En refusant à LCI, Paris Première et Planète de basculer sur la TNT en clair, le CSA affirme son indépendance et se pose en régulateur économique du paysage audiovisuel. En même temps, il s’évite des difficultés avec Bruxelles, les chaînes indépendantes ayant porté plainte contre « l’amendement LCI ». Il ne reste que cette première décision du CSA doté de nouveaux pouvoirs a une conséquence certaine : la mort de la TNT payante et de certaines de ses chaînes, qui n’ont plus d’avenir, faute d’un financement publicitaire.
Point de cristallisation des différents lobbies des chaînes, « l’amendement LCI », plus précisément l’article 42-3 de la loi audiovisuelle de 2013, qui donne au CSA le pouvoir d’autoriser une chaîne diffusée sur la TNT payante à basculer sa fréquence sur la TNT en clair (voir REM n° 30-31, p. 35), aura agité l’été du PAF.
Le 11 juin 2014, les chaînes dites indépendantes sur la TNT en clair (celles donc n’appartenant pas à TF1, M6 ou Canal+, à savoir L’Equipe 21, BFMTV et RMC Découverte, Gulli, NRJ12 et Chérie 25, enfin Numéro 23), regroupées au sein de l’Association des chaînes indépendantes (ACI), portaient plainte via cette dernière auprès de la Commission européenne, dénonçant l’article 42-3 comme contraire à la législation européenne. Pour l’ACI, le passage du payant au gratuit, parce qu’il implique un changement de modèle économique, revient à modifier « substantiellement » la nature de l’autorisation d’émettre initialement accordée par le CSA, ce qui pourrait alors conduire ce dernier à lancer un appel d’offres en bonne et due forme pour les fréquences concernées. Autant dire que cette plainte menace la légalité des choix du CSA si, fort de ses nouvelles prérogatives, celui-ci décidait d’accorder le passage du payant au gratuit aux trois chaînes qui l’ont demandé, LCI (groupe TF1), Paris Première (groupe M6) et Planète (groupe Canal+).

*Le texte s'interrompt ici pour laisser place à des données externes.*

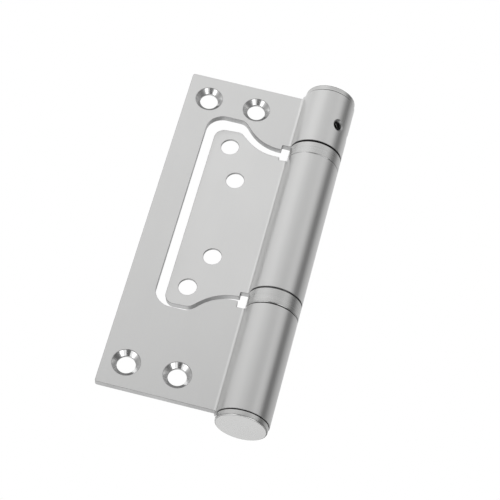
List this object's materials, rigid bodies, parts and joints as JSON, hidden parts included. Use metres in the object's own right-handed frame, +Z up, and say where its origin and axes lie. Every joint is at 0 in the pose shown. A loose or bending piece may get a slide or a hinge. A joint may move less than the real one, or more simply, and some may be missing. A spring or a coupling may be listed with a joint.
{
  "type": "concealed hydraulic door hinge",
  "caption": "Self-closing hydraulic door hinge: a door leaf that nests in the frame leaf's cut-out, round barrel with wear rings, cam, piston and spring inside.",
  "frame": {"origin": "on the hinge axis at the barrel's lower end face", "axes": "+Z up along the hinge axis, leaves towards -X, the side that the frame leaf's screws enter faces -Y"},
  "size_m": [0.058, 0.018, 0.131],
  "materials": {
    "brushed_stainless": "fine brushed stainless sheet",
    "turned_stainless": "fine turned stainless",
    "hardened_steel": "hardened and ground",
    "ground_steel": "ground",
    "ball_steel": "polished ball",
    "black_steel": "black oxide",
    "spring_steel": "drawn wire",
    "turned_brass": "turned",
    "white_nylon": "moulded",
    "dark_nylon": "moulded",
    "seal_rubber": "moulded nitrile"
  },
  "bodies": {
    "frame_side": {"frame_leaf": "brushed_stainless", "top_cap": "turned_stainless", "cam_shaft": "hardened_steel", "lock_screws": "black_steel", "cross_pin": "hardened_steel", "bottom_cap": "turned_stainless", "lower_race": "hardened_steel"},
    "bearing_cage": {"thrust_balls": "ball_steel", "ball_cage": "white_nylon"},
    "door_side": {"door_leaf": "brushed_stainless", "cylinder_tube": "ground_steel", "lower_ring": "turned_stainless", "upper_race": "hardened_steel", "upper_ring": "turned_stainless", "slip_washer": "dark_nylon", "gland_nut": "turned_brass", "shaft_seal": "seal_rubber", "gland_seal": "seal_rubber", "slide_washer": "white_nylon", "end_plug": "turned_brass", "plug_seal": "seal_rubber", "retaining_ring": "black_steel", "spring_seat": "ground_steel", "return_spring": "spring_steel"},
    "throttle": {"speed_screw": "turned_brass", "needle_seal": "seal_rubber"},
    "piston_set": {"piston": "ground_steel", "piston_seal": "seal_rubber", "cam_balls": "ball_steel", "check_spring": "spring_steel", "check_retainer": "ground_steel"},
    "check_valve": {"check_ball": "ball_steel"}
  },
  "joints": [
    {"name": "door_swing", "type": "hinge", "parent": "frame_side", "child": "door_side", "pos_m": [0, 0, 0], "axis": [0, 0, 1], "range_deg": [0, 186], "stiffness_Nm_per_rad": 0.15, "springref_deg": -28.65},
    {"name": "cage_turn", "type": "hinge", "parent": "frame_side", "child": "bearing_cage", "pos_m": [0, 0, 0], "axis": [0, 0, 1], "range_deg": [0, 94]},
    {"name": "piston_travel", "type": "slide", "parent": "door_side", "child": "piston_set", "axis": [0, 0, -1], "range_m": [0, 0.01397], "deforming": ["return_spring"]},
    {"name": "check_lift", "type": "slide", "parent": "piston_set", "child": "check_valve", "axis": [0, 0, 1], "range_m": [0, 0.0006], "stiffness_N_per_m": 5, "deforming": ["check_spring"]},
    {"name": "speed_adjust", "type": "hinge", "parent": "door_side", "child": "throttle", "pos_m": [0, 0, 0], "axis": [0, 0, 1], "range_deg": [-180, 180]}
  ],
  "couplings": [
    {"joint": "cage_turn", "follows": "door_swing", "ratio": 0.5},
    {"joint": "piston_travel", "follows": "door_swing", "m_per_rad": 0.0042972}
  ]
}
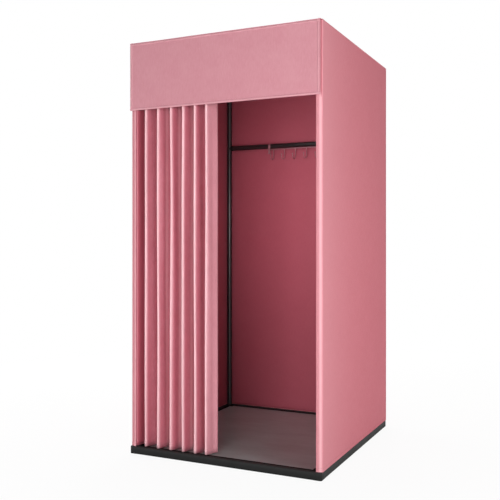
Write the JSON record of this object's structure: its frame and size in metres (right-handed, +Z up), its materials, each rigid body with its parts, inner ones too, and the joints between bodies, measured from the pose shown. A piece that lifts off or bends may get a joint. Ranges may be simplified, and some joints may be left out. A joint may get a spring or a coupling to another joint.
{
  "type": "portable fitting room",
  "caption": "Free-standing square fitting room: tube frame on a low base, cloth covers and valance, pleated sliding curtain, rear hanging rail with a sliding hook rack.",
  "frame": {"origin": "on the ground, at the middle of the square footprint", "axes": "+Z up, +Y to the back, -Y through the doorway, +X to the right seen from in front"},
  "size_m": [1, 1, 2],
  "materials": {
    "coated_steel": "satin black powder coat",
    "moulded_plastic": "fine-grained black moulding",
    "foot_rubber": "matt black rubber",
    "floor_board": "grey vinyl-faced board, lightly glossy",
    "track_aluminium": "anodised aluminium",
    "glider_nylon": "white nylon",
    "rose_metal": "rose-coloured plated steel wire and strip",
    "cover_cloth": "matt pink woven cover cloth",
    "curtain_cloth": "soft pink velvet-like curtain cloth"
  },
  "bodies": {
    "booth": {"base_corner_front_left": "moulded_plastic", "foot_pad_front_left": "foot_rubber", "base_corner_front_right": "moulded_plastic", "foot_pad_front_right": "foot_rubber", "base_corner_rear_left": "moulded_plastic", "foot_pad_rear_left": "foot_rubber", "base_corner_rear_right": "moulded_plastic", "foot_pad_rear_right": "foot_rubber", "base_beam_front": "coated_steel", "base_beam_rear": "coated_steel", "base_beam_left": "coated_steel", "base_beam_right": "coated_steel", "floor_board": "floor_board", "floor_crossbar_left": "coated_steel", "floor_crossbar_right": "coated_steel", "post_front_left": "coated_steel", "top_connector_front_left": "moulded_plastic", "post_front_right": "coated_steel", "top_connector_front_right": "moulded_plastic", "post_rear_left": "coated_steel", "top_connector_rear_left": "moulded_plastic", "post_rear_right": "coated_steel", "top_connector_rear_right": "moulded_plastic", "top_rail_front": "coated_steel", "top_rail_rear": "coated_steel", "top_rail_left": "coated_steel", "top_rail_right": "coated_steel", "hanging_rail": "coated_steel", "rail_saddle_left": "moulded_plastic", "rail_saddle_right": "moulded_plastic", "curtain_track": "track_aluminium", "track_bracket_left": "moulded_plastic", "track_bracket_middle": "moulded_plastic", "track_bracket_right": "moulded_plastic", "track_stop_left": "moulded_plastic", "track_stop_right": "moulded_plastic", "curtain": "curtain_cloth", "side_cover_left": "cover_cloth", "side_cover_right": "cover_cloth", "rear_cover": "cover_cloth", "roof_cover": "cover_cloth", "valance": "cover_cloth"},
    "lead_carrier": {"lead_glider": "glider_nylon"},
    "curtain_glider_1_carrier": {"curtain_glider_1": "glider_nylon"},
    "curtain_glider_2_carrier": {"curtain_glider_2": "glider_nylon"},
    "curtain_glider_3_carrier": {"curtain_glider_3": "glider_nylon"},
    "curtain_glider_4_carrier": {"curtain_glider_4": "glider_nylon"},
    "curtain_glider_5_carrier": {"curtain_glider_5": "glider_nylon"},
    "hook_rack": {"hook_rack_frame": "rose_metal", "rack_hook_1": "rose_metal", "rack_hook_2": "rose_metal", "rack_hook_3": "rose_metal", "rack_hook_4": "rose_metal", "rack_hook_5": "rose_metal", "rack_hook_6": "rose_metal"}
  },
  "joints": [
    {"name": "curtain_slide", "type": "slide", "parent": "booth", "child": "lead_carrier", "axis": [1, 0, 0], "range_m": [-0.23, 0.518], "deforming": ["curtain"]},
    {"name": "curtain_glider_1_slide", "type": "slide", "parent": "booth", "child": "curtain_glider_1_carrier", "axis": [1, 0, 0], "range_m": [-0.0188, 0.0417]},
    {"name": "curtain_glider_2_slide", "type": "slide", "parent": "booth", "child": "curtain_glider_2_carrier", "axis": [1, 0, 0], "range_m": [-0.0647, 0.1451]},
    {"name": "curtain_glider_3_slide", "type": "slide", "parent": "booth", "child": "curtain_glider_3_carrier", "axis": [1, 0, 0], "range_m": [-0.1246, 0.28]},
    {"name": "curtain_glider_4_slide", "type": "slide", "parent": "booth", "child": "curtain_glider_4_carrier", "axis": [1, 0, 0], "range_m": [-0.1807, 0.4064]},
    {"name": "curtain_glider_5_slide", "type": "slide", "parent": "booth", "child": "curtain_glider_5_carrier", "axis": [1, 0, 0], "range_m": [-0.2182, 0.4907]},
    {"name": "hook_rack_slide", "type": "slide", "parent": "booth", "child": "hook_rack", "axis": [1, 0, 0], "range_m": [-0.25, 0.25]}
  ],
  "couplings": [
    {"joint": "curtain_glider_1_slide", "follows": "curtain_slide", "ratio": 0.0796},
    {"joint": "curtain_glider_2_slide", "follows": "curtain_slide", "ratio": 0.2792},
    {"joint": "curtain_glider_3_slide", "follows": "curtain_slide", "ratio": 0.5395},
    {"joint": "curtain_glider_4_slide", "follows": "curtain_slide", "ratio": 0.7835},
    {"joint": "curtain_glider_5_slide", "follows": "curtain_slide", "ratio": 0.9464}
  ]
}
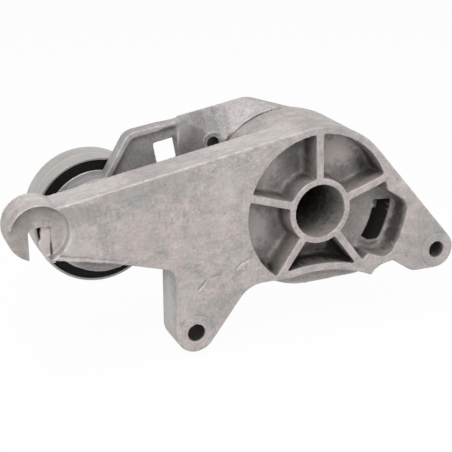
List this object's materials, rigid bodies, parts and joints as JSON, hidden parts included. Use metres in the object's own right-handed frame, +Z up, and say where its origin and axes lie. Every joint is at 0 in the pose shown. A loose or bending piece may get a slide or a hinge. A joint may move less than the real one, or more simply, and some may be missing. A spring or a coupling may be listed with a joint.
{
  "type": "belt tensioner",
  "caption": "Die-cast belt tensioner: a bracket with a spoked spring housing, mounting ears and a hook, and a sprung arm carrying a flat idler pulley on a ball bearing.",
  "frame": {"origin": "centre of the hub's bore on the bracket's mounting plane", "axes": "+Y along the arm's pivot axis from the mounting face towards the pulley side, +X from the hub away from the hook, +Z up"},
  "size_m": [0.2763, 0.0725, 0.1346],
  "materials": {
    "bracket_cast": "as-cast satin aluminium, light grey with faint warm mottling",
    "arm_cast": "as-cast satin aluminium, light grey",
    "pulley_metal": "smooth turned metal",
    "shield_black": "matt black",
    "spring_steel": "oiled dark spring steel",
    "seat_plastic": "matt black",
    "bush_plastic": "matt tan bearing plastic",
    "friction_plastic": "matt dark grey",
    "plated_steel": "dull zinc plate",
    "damper_plastic": "matt dark grey",
    "band_steel": "plain rolled steel",
    "ring_steel": "ground bearing steel",
    "ball_steel": "polished bearing steel",
    "cage_plastic": "matt brown",
    "seal_rubber": "matt black",
    "cap_plastic": "matt black"
  },
  "bodies": {
    "bracket": {"bracket_casting": "bracket_cast", "spring_seat": "seat_plastic", "thrust_plate": "plated_steel", "torsion_spring": "spring_steel"},
    "arm": {"arm_casting": "arm_cast", "pivot_bush": "bush_plastic", "friction_washer": "friction_plastic", "damping_ring": "damper_plastic", "damper_band": "band_steel", "hub_dust_cap": "plated_steel", "pulley_dust_shield": "shield_black", "pulley_sleeve": "plated_steel", "pulley_bolt": "plated_steel", "bearing_inner_ring": "ring_steel"},
    "pulley": {"pulley_shell": "pulley_metal", "bearing_outer_ring": "ring_steel", "bearing_seal_front": "seal_rubber", "bearing_seal_rear": "seal_rubber", "pulley_dust_cap": "cap_plastic"},
    "cage": {"bearing_cage": "cage_plastic", "bearing_balls": "ball_steel"}
  },
  "joints": [
    {"name": "arm_pivot", "type": "hinge", "parent": "bracket", "child": "arm", "pos_m": [0, 0, 0], "axis": [0, 1, 0], "range_deg": [0, 20.5], "stiffness_Nm_per_rad": 20, "springref_deg": -48.7, "deforming": ["torsion_spring"]},
    {"name": "pulley_spin", "type": "hinge", "parent": "arm", "child": "pulley", "pos_m": [-0.1215, 0, -0.0035], "axis": [0, 1, 0], "continuous": true},
    {"name": "cage_spin", "type": "hinge", "parent": "arm", "child": "cage", "pos_m": [-0.1215, 0, -0.0035], "axis": [0, 1, 0], "continuous": true}
  ],
  "couplings": [
    {"joint": "cage_spin", "follows": "pulley_spin", "ratio": 0.6184}
  ]
}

En attendant le verdict de Bruxelles, le CSA, saisi des demandes de passage en gratuit, a toutefois décidé d’instruire le dossier, lequel passe par une étude d’impact préalable, notamment en matière économique. C’est la raison pour laquelle le CSA a saisi l’Autorité de la concurrence pour avis, laquelle lui a remis son rapport confidentiel début juillet, rapport dont la teneur a pourtant été révélée. Pour l’Autorité de la concurrence, il convient de distinguer la demande de LCI de celles de Planète et de Paris Première. Pour ces deux dernières chaînes, certes concurrentes de chaînes disponibles en clair, le marché pourrait être en mesure de supporter leur financement publicitaire, notamment parce que leur grille de programmes constitue un élargissement de l’offre qui peut entraîner un élargissement de l’audience. Concernant en revanche LCI, le financement publicitaire des chaînes d’information en continu est plus complexe, le marché en clair étant déjà saturé avec deux chaînes, BFM TV et iTélé, ce qui serait encore plus le cas avec trois chaînes en clair supplémentaires. S’ajoute enfin la puissance du groupe TF1 sur le marché publicitaire qui pourrait générer un « effet d’éviction » de ses concurrentes. Enfin, l’Autorité de la concurrence a insisté sur « l’effet cumulatif » de l’autorisation de passage en clair de trois chaînes simultanément, ce qui ne manquerait pas de déstabiliser les équilibres sur le marché publicitaire. Dès lors, l’équation est devenue difficile à résoudre pour le CSA. Autoriser le passage en clair d’une chaîne et le refuser aux autres n’aurait pas manqué de faire naître des soupçons de partialité ; autoriser le passage en clair des trois chaînes aurait conduit à décider plus « politiquement » qu’en fonction d’une véritable étude économique d’impact. Le « non » est alors devenu crédible même si l’avis de l’Autorité de la concurrence laissait la porte ouverte à un « oui » sous conditions, notamment pour le groupe TF1, ainsi par exemple de l’obligation qui pourrait lui être faite de ne pas recourir au couplage publicitaire entre ses chaînes.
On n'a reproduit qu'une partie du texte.